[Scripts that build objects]
__________________________________________________
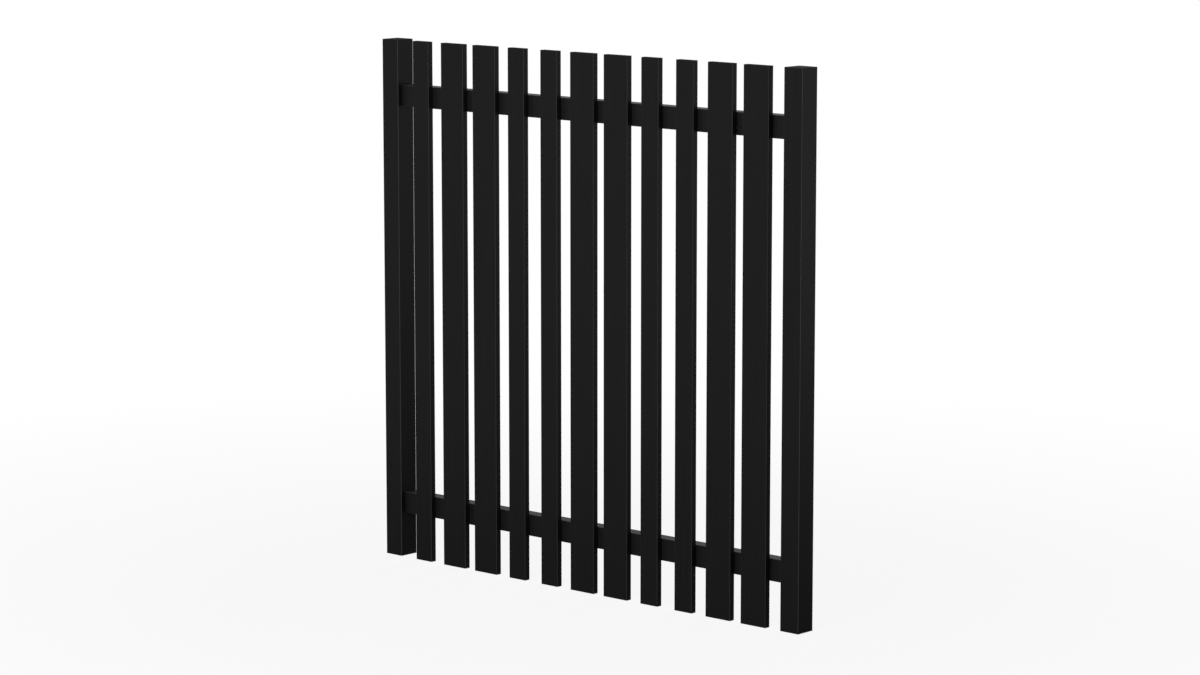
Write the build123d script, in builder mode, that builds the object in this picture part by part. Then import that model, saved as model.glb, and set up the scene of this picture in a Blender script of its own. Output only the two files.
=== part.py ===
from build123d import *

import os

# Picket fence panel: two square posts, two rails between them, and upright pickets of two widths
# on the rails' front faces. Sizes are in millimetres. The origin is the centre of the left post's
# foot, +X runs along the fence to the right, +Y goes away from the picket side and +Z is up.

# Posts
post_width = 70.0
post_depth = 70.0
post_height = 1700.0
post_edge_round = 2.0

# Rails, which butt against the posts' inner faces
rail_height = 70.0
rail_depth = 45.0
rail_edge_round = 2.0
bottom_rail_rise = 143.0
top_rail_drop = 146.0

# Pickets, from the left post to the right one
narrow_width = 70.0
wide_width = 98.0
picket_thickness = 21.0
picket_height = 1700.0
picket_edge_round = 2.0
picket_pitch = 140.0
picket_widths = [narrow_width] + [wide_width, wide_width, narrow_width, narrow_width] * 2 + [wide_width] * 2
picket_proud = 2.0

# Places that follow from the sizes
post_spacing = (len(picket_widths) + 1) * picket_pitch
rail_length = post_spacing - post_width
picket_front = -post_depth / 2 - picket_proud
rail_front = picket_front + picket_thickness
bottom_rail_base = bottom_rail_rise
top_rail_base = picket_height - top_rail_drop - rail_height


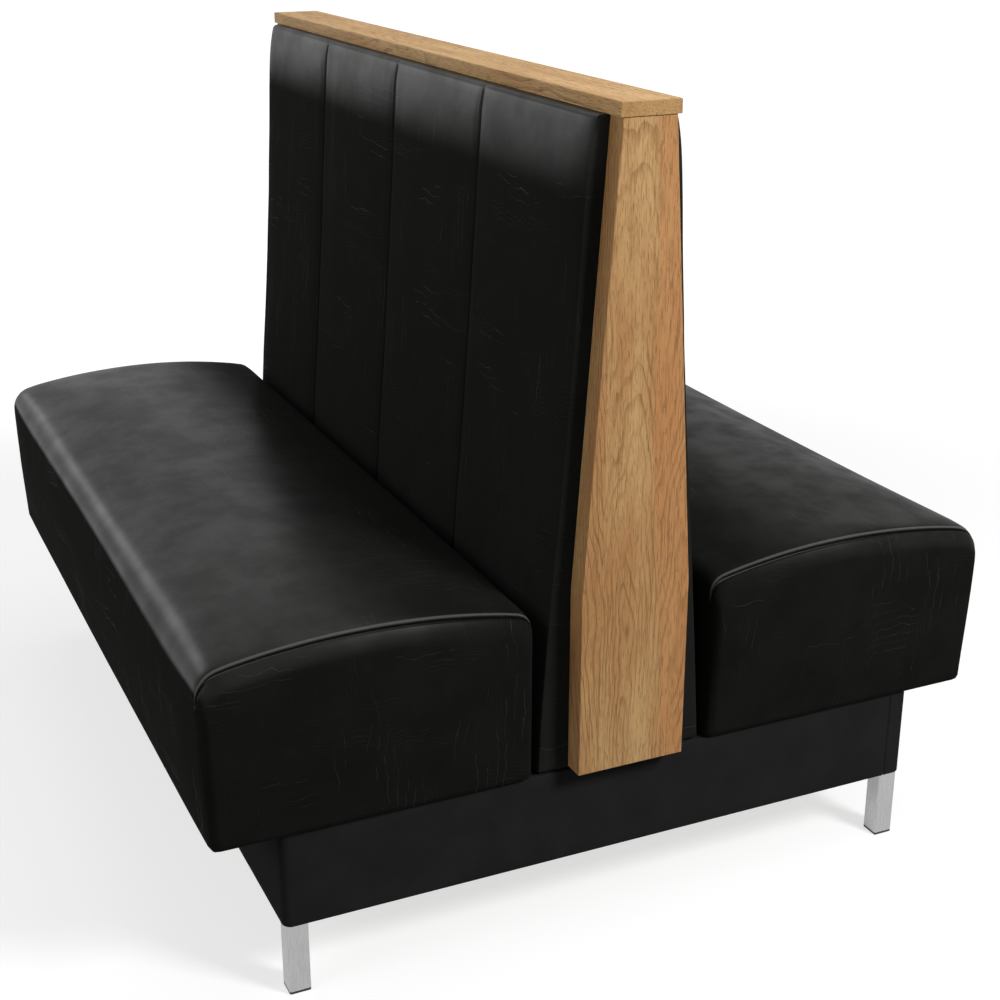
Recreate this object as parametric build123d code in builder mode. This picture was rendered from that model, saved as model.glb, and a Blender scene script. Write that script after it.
__________________________________________________
### STATED EXERCISE
Extract each line of the listing above, copying it word for word.

### REPLY
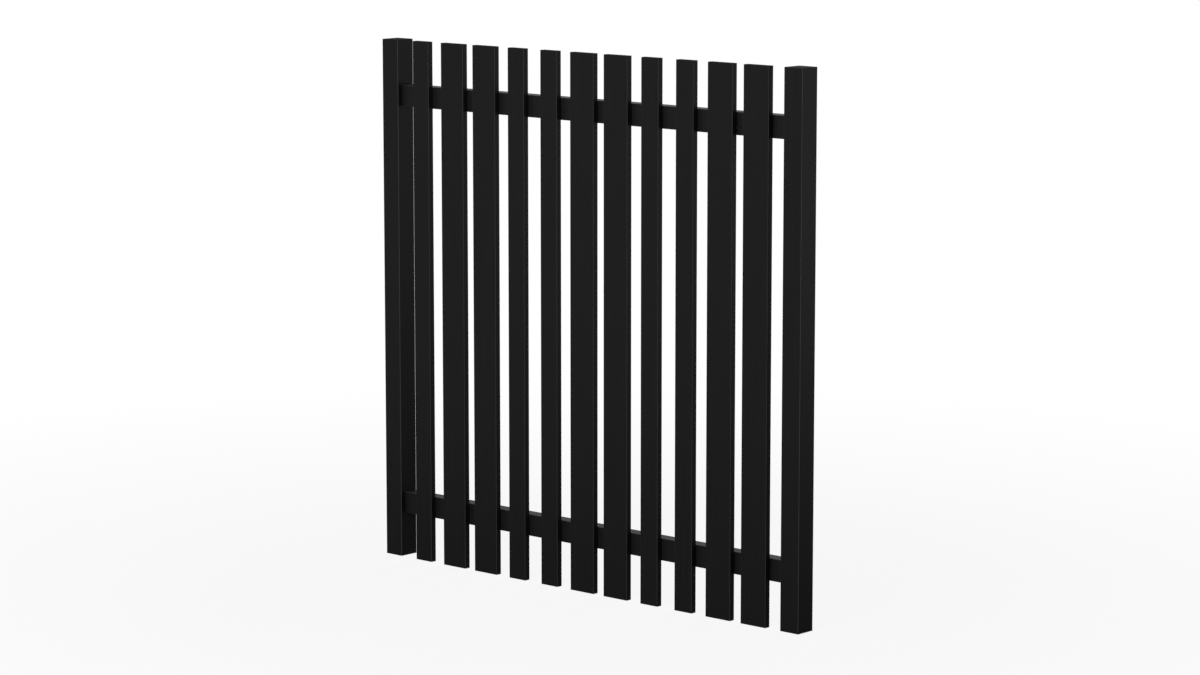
Write the build123d script, in builder mode, that builds the object in this picture part by part. Then import that model, saved as model.glb, and set up the scene of this picture in a Blender script of its own. Output only the two files.
=== part.py ===
from build123d import *

import os

# Picket fence panel: two square posts, two rails between them, and upright pickets of two widths
# on the rails' front faces. Sizes are in millimetres. The origin is the centre of the left post's
# foot, +X runs along the fence to the right, +Y goes away from the picket side and +Z is up.

# Posts
post_width = 70.0
post_depth = 70.0
post_height = 1700.0
post_edge_round = 2.0

# Rails, which butt against the posts' inner faces
rail_height = 70.0
rail_depth = 45.0
rail_edge_round = 2.0
bottom_rail_rise = 143.0
top_rail_drop = 146.0

# Pickets, from the left post to the right one
narrow_width = 70.0
wide_width = 98.0
picket_thickness = 21.0
picket_height = 1700.0
picket_edge_round = 2.0
picket_pitch = 140.0
picket_widths = [narrow_width] + [wide_width, wide_width, narrow_width, narrow_width] * 2 + [wide_width] * 2
picket_proud = 2.0

# Places that follow from the sizes
post_spacing = (len(picket_widths) + 1) * picket_pitch
rail_length = post_spacing - post_width
picket_front = -post_depth / 2 - picket_proud
rail_front = picket_front + picket_thickness
bottom_rail_base = bottom_rail_rise
top_rail_base = picket_height - top_rail_drop - rail_height


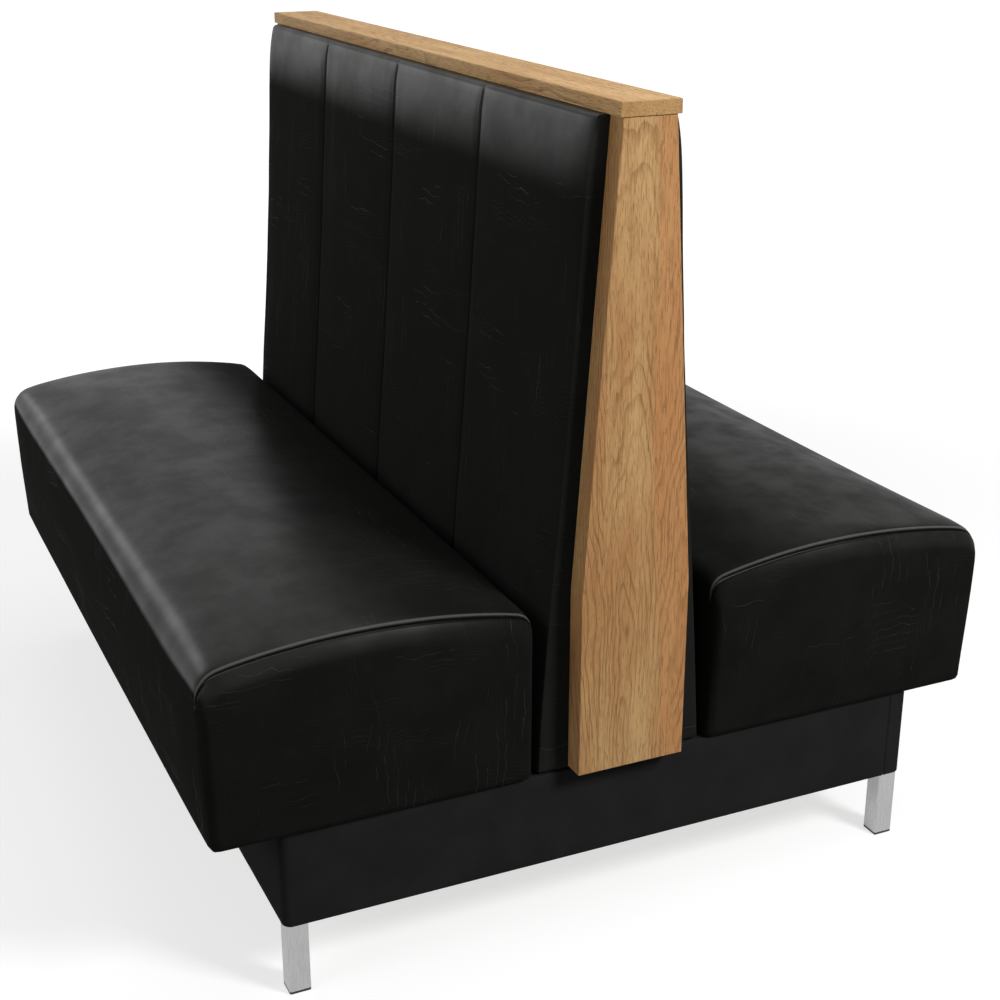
Recreate this object as parametric build123d code in builder mode. This picture was rendered from that model, saved as model.glb, and a Blender scene script. Write that script after it.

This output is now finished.